Так вот, сняли они комнату у приветливой бабушки, жили там тихо и благолепно, с деревенскими взрослыми и детьми завели что-то вроде дружбы, но с какого-то момента стали замечать на себе не то чтобы подозрительные, а скорее преувеличенно любопытные взгляды. Однажды мальчик случайно услышал разговор своей хозяйки с каким-то заезжим человеком: «Тут у нас один шпиён живёть. С сыном. Плохого не скажу — человек хороший. Непьющий, хотя и веселый».
Никто их не собирался разоблачать. Во-первых, то, что они «шпиёны», было понятно и так. Во-вторых, люди-то все-таки хорошие. Чего ж разоблачать-то. Пусть себе живут, если платят в срок да еще и картошку с огурцами покупают прямо с огорода.

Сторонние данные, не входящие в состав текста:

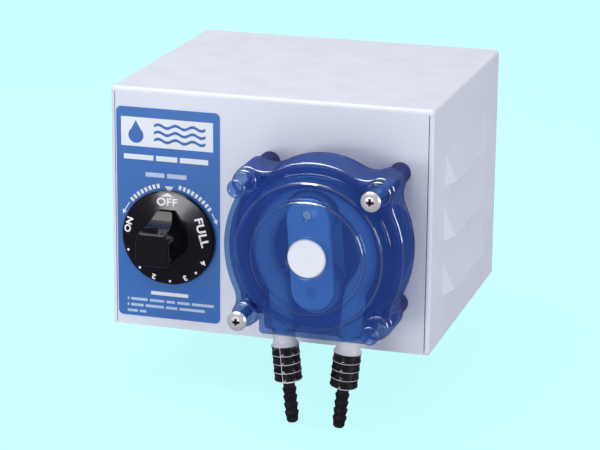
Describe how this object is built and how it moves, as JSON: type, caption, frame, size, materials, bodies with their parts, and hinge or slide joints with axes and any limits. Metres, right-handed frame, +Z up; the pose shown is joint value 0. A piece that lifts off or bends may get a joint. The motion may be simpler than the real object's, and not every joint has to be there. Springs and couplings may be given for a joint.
{
  "type": "peristaltic pump",
  "caption": "Wall-mounted peristaltic dosing pump: louvred sheet-steel case, rate knob, translucent pump head on posts, barbed hose fittings below.",
  "frame": {"origin": "centre of the wall bracket's four screw holes, on the wall plane", "axes": "+X to the right as seen from the front, +Y into the wall, +Z up"},
  "size_m": [0.1976, 0.2401, 0.178],
  "materials": {
    "case_paint": "white powder coat, fine texture",
    "zinc_steel": "zinc plated sheet and nuts",
    "bright_screw": "zinc plated screws",
    "cover_screw": "bright stainless screws",
    "black_nylon": "moulded",
    "ivory_nylon": "moulded",
    "label_film": "printed polycarbonate film",
    "knob_black": "glossy phenolic",
    "brass": "machined",
    "bronze": "sintered",
    "phenolic": "moulded",
    "steel": "ground",
    "acetal_white": "moulded",
    "head_blue": "transparent blue polycarbonate",
    "rotor_white": "moulded acetal",
    "roller_nylon": "moulded",
    "clear_tube": "clear soft tube",
    "fitting_black": "moulded",
    "gear_steel": "cut teeth",
    "die_cast": "die cast",
    "lamination": "stacked laminations",
    "copper": "enamelled wire",
    "fan_plastic": "moulded"
  },
  "bodies": {
    "case": {"case_shell": "case_paint", "base_plate": "case_paint", "case_screws": "bright_screw", "wall_bracket": "zinc_steel", "bracket_lock_screw": "bright_screw", "cable_gland": "black_nylon", "gland_nut": "black_nylon", "terminal_block": "ivory_nylon", "front_label": "label_film", "control_housing": "phenolic", "control_lid": "phenolic", "control_contacts": "brass", "control_terminals": "brass", "control_nut": "zinc_steel", "head_housing": "head_blue", "head_cover": "head_blue", "cover_screws": "cover_screw", "head_nuts": "zinc_steel", "squeeze_tube": "clear_tube", "inlet_fitting": "fitting_black", "outlet_fitting": "fitting_black", "output_bushes": "bronze", "idler_axles": "steel", "gearbox_case": "die_cast", "gearbox_cover": "die_cast", "gearbox_screws": "bright_screw", "gearbox_cover_screws": "bright_screw", "stator_core": "lamination", "coil_bobbin": "ivory_nylon", "coil_winding": "copper", "front_motor_bracket": "zinc_steel", "rear_motor_bracket": "zinc_steel", "motor_bearings": "bronze", "motor_standoffs": "zinc_steel", "motor_screws": "bright_screw"},
    "knob": {"control_knob": "knob_black", "knob_insert": "brass", "control_shaft": "steel", "control_cam": "acetal_white"},
    "pump_rotor": {"rotor_body": "rotor_white", "drive_key": "steel", "roller_axles": "steel", "output_shaft": "steel", "output_gear": "gear_steel"},
    "roller_upper": {"upper_roller": "roller_nylon"},
    "roller_lower": {"lower_roller": "roller_nylon"},
    "second_gear": {"second_gear": "brass"},
    "first_gear": {"first_gear": "brass"},
    "motor": {"motor_pinion": "brass", "motor_shaft": "steel", "motor_rotor": "gear_steel", "cooling_fan": "fan_plastic"}
  },
  "joints": [
    {"name": "knob_turn", "type": "hinge", "parent": "case", "child": "knob", "pos_m": [-0.0596, -0.18, -0.0287], "axis": [0, 1, 0], "range_deg": [0, 285]},
    {"name": "pump_spin", "type": "hinge", "parent": "case", "child": "pump_rotor", "pos_m": [0.0387, -0.2, -0.0165], "axis": [0, 1, 0], "continuous": true, "deforming": ["squeeze_tube"]},
    {"name": "upper_roller_spin", "type": "hinge", "parent": "pump_rotor", "child": "roller_upper", "pos_m": [0.03724, -0.2099, 0.00445], "axis": [0, 1, 0], "continuous": true},
    {"name": "lower_roller_spin", "type": "hinge", "parent": "pump_rotor", "child": "roller_lower", "pos_m": [0.04016, -0.2099, -0.03745], "axis": [0, 1, 0], "continuous": true},
    {"name": "second_gear_spin", "type": "hinge", "parent": "case", "child": "second_gear", "pos_m": [0.01597, -0.16, -0.00337], "axis": [0, 1, 0], "continuous": true},
    {"name": "first_gear_spin", "type": "hinge", "parent": "case", "child": "first_gear", "pos_m": [0.02315, -0.16, 0.01636], "axis": [0, 1, 0], "continuous": true},
    {"name": "motor_spin", "type": "hinge", "parent": "case", "child": "motor", "pos_m": [0.03995, -0.12, 0.01636], "axis": [0, 1, 0], "continuous": true}
  ],
  "couplings": [
    {"joint": "upper_roller_spin", "follows": "pump_spin", "ratio": -2.5556},
    {"joint": "lower_roller_spin", "follows": "pump_spin", "ratio": -2.5556},
    {"joint": "second_gear_spin", "follows": "pump_spin", "ratio": -2.5},
    {"joint": "first_gear_spin", "follows": "pump_spin", "ratio": 6.25},
    {"joint": "motor_spin", "follows": "pump_spin", "ratio": -15.625}
  ]
}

Правильно, пусть себе живут. Во-первых, им, шпионам, все равно не под силу накренить набок наш прекрасный и яростный мир, устремленный в самобытное будущее, под завязку напиханное исключительно традиционными, генетически нами усвоенными, хотя и трудно формулируемыми ценностями. Все равно ведь не удастся им раскачать крепко засевшую в тине и глине нашу горделивую красавицу-лодку.
Ну, а во-вторых, куда ж нам без них, без шпионов! Разоблачать-то ведь все равно же надо кого-нибудь! Самих себя, что ли?